▸ DIRECTIVE
Extract all lines from the data beneath that include the word "joints".

▸ INFORMATION SUPPLIED
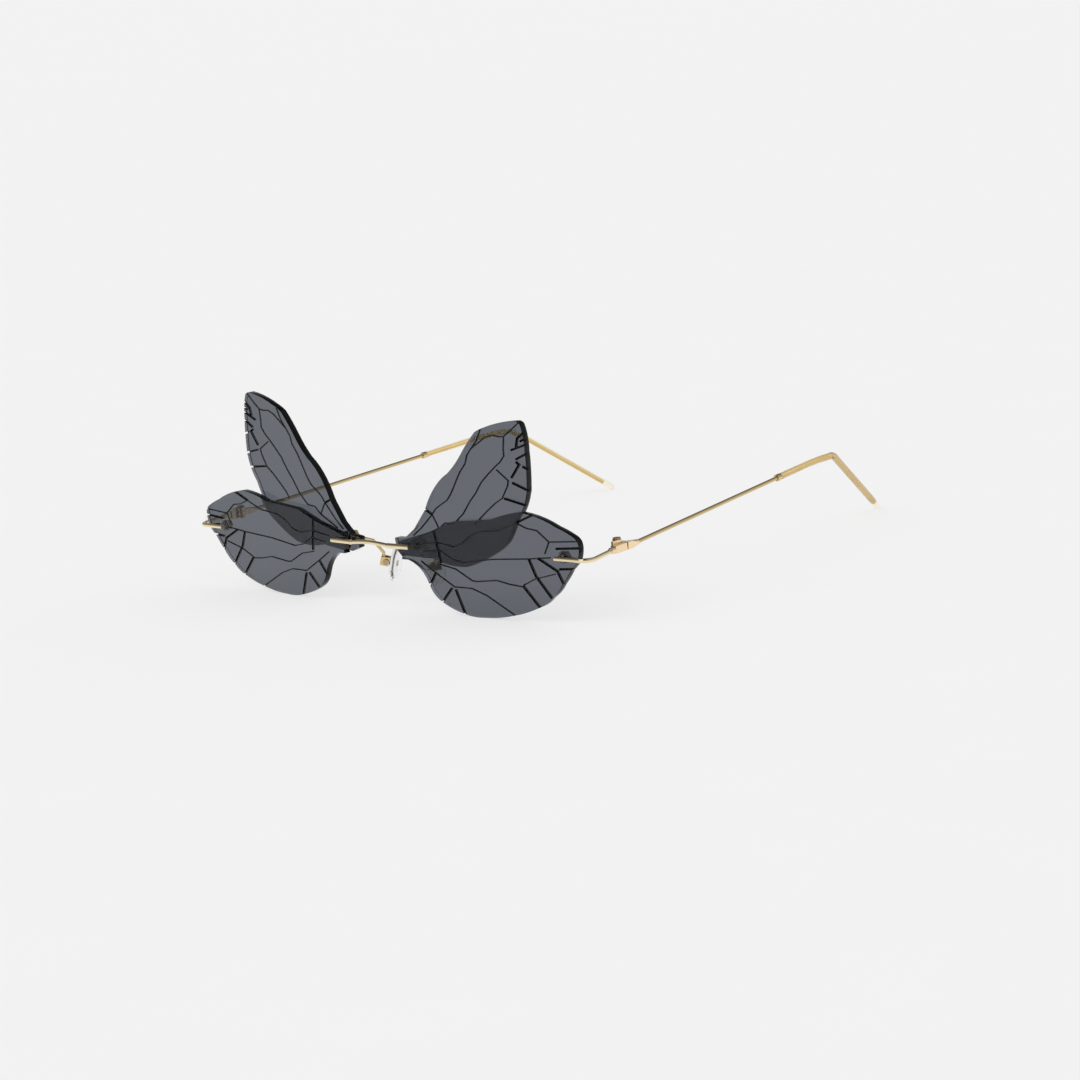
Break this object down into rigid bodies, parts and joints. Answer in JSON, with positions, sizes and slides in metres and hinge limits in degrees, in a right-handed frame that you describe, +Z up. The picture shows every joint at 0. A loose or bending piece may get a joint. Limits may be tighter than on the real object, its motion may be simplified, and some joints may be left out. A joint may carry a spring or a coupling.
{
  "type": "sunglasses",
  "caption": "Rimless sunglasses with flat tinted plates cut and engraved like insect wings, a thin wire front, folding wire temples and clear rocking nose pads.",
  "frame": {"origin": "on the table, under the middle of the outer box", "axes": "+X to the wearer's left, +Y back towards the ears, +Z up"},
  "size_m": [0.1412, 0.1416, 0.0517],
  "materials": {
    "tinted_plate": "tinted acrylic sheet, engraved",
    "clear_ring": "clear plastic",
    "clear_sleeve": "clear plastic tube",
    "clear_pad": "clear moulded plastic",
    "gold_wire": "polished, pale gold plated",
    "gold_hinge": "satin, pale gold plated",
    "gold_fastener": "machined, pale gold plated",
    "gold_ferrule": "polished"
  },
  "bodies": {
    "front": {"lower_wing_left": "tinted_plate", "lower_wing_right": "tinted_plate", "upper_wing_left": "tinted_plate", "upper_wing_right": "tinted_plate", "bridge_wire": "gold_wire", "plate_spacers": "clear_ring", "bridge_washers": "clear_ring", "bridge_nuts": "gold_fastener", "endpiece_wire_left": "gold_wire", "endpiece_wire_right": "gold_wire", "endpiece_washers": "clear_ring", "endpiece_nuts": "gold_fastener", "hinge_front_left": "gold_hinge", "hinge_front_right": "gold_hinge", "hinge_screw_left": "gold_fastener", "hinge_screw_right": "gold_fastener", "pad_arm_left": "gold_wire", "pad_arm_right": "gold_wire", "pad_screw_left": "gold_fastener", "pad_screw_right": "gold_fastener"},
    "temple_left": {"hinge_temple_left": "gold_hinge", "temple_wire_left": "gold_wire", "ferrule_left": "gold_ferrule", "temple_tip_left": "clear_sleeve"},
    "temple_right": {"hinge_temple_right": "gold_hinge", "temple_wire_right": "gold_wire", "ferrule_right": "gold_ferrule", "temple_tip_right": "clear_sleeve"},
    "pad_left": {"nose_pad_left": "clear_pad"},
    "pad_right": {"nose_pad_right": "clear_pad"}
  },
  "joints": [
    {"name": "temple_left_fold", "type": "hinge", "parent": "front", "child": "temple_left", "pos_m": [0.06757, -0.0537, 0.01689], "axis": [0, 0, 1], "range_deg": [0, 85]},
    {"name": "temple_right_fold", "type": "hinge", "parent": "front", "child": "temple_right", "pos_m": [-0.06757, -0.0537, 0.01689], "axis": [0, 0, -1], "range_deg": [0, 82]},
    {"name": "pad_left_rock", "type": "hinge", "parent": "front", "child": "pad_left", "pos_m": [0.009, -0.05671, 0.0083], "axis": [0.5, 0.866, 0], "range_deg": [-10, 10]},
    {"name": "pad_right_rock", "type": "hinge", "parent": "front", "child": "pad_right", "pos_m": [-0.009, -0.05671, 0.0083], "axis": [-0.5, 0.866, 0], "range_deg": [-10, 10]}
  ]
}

▸ ANSWER TO THIS PROBLEM
Break this object down into rigid bodies, parts and joints. Answer in JSON, with positions, sizes and slides in metres and hinge limits in degrees, in a right-handed frame that you describe, +Z up. The picture shows every joint at 0. A loose or bending piece may get a joint. Limits may be tighter than on the real object, its motion may be simplified, and some joints may be left out. A joint may carry a spring or a coupling.
  "joints": [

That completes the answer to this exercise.